Retrieval-Augmented Generation

Type
Concept
Published
2026-04-29
Aliases
RAG, retrieval augmented generation
Brief definition

A pattern in which an LLM is given relevant external documents at query time, retrieved from a corpus, so that the model can ground its answer in knowledge it was not trained on.

What it is

Retrieval-Augmented Generation (RAG) couples a language model with an external knowledge store. When a user submits a question, the system first retrieves the most relevant chunks of source material from that store, then includes those chunks in the prompt sent to the LLM. The model generates an answer over the augmented context rather than from its training weights alone.
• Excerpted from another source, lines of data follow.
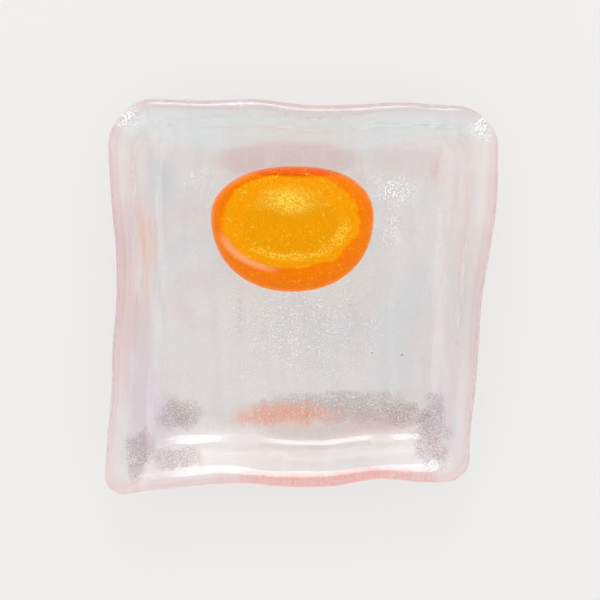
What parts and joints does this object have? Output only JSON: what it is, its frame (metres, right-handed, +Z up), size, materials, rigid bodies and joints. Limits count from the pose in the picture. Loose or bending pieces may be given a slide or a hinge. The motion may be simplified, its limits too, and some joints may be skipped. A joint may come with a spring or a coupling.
{
  "type": "glass fried egg dish",
  "caption": "Square slumped dish of clear fused glass with a thick wavy lip, and a domed orange glass yolk fused to its floor.",
  "frame": {"origin": "middle of the dish's flat underside, at the centre of the overall width and length", "axes": "+Z up through the open side, +Y towards the side that the yolk sits near, +X to the right as seen from above"},
  "size_m": [0.1318, 0.1333, 0.0202],
  "materials": {
    "clear_glass": "clear with a faint pink and pearly sheen, fire-polished above, finely stippled underneath",
    "orange_glass": "orange, translucent, glossy"
  },
  "bodies": {
    "root": {"dish": "clear_glass", "yolk": "orange_glass"}
  },
  "joints": []
}
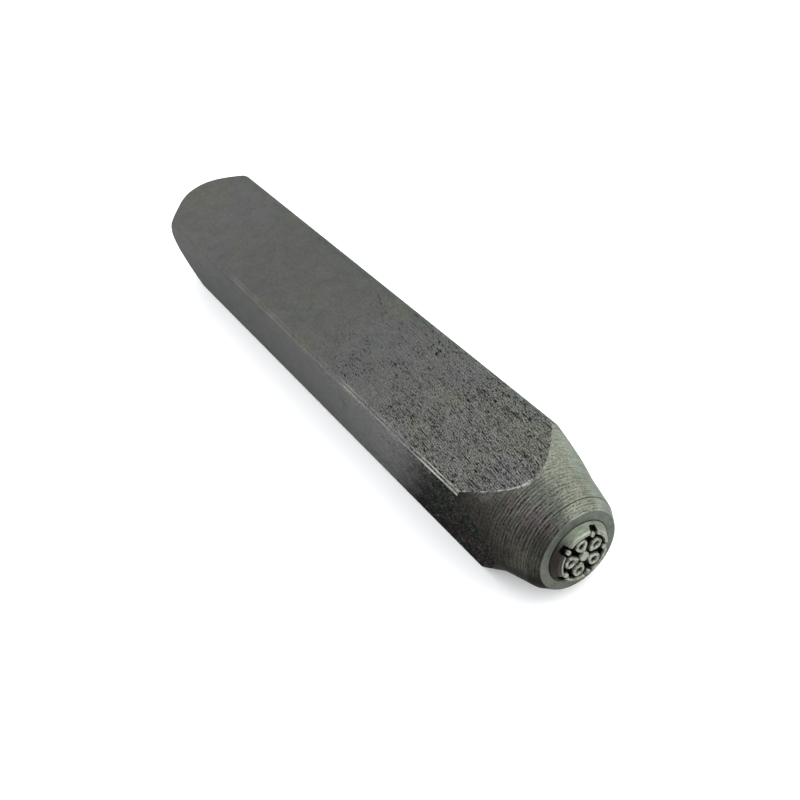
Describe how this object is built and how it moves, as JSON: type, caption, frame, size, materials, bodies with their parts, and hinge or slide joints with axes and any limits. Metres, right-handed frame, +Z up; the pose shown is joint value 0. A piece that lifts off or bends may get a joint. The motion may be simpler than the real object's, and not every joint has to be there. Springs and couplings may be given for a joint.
{
  "type": "metal stamp",
  "caption": "Square steel hand stamp with a turned struck end and a tapered nose whose round boss carries a raised flower relief for marking metal blanks.",
  "frame": {"origin": "middle of the bar's length and width, on the flat that it rests on", "axes": "+X along the bar towards the design end, +Z up, normal to the top flat"},
  "size_m": [0.0636, 0.0094, 0.0095],
  "materials": {
    "steel": "dark hardened steel, ground flats with grain and pits along the bar, turned ends"
  },
  "bodies": {
    "root": {"stamp": "steel"}
  },
  "joints": []
}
In its simplest form — sometimes called “naive RAG” — retrieval is a single semantic similarity search over a vector index of pre-embedded document chunks. Production systems extend this with reranking, hybrid keyword-plus-semantic search, query rewriting, hierarchical retrieval, and agentic loops that re-query when the first attempt is insufficient. RAG is best understood as a design space rather than a single algorithm: see the main article for the seven canonical architectures and the 34-technique catalogue.

Why it matters

RAG is how most institutional deployments of LLMs ground model outputs in their own data — case law for legal teams, research papers for academic groups, internal documents for enterprises. Without it, the model can only answer from its frozen training data, which is incomplete, out of date, and unverifiable.

But RAG is not free. Retrieval quality drives accuracy more than write strategy or prompt phrasing, and single-vector retrieval has a dimensionality-bounded ceiling on the corpus size it can reliably discriminate (see Semantic Collapse). It also does not eliminate hallucinations: the first preregistered audit of commercial legal RAG tools, Magesh et al. (2024), found Lexis+ AI, Westlaw AI-Assisted Research, and Ask Practical Law AI hallucinated 17–33% of the time despite vendor claims to the contrary. Teams that treat RAG as a feature (“plug in a vector DB”) rather than an architecture run into failures that look like model failures but are actually retrieval failures.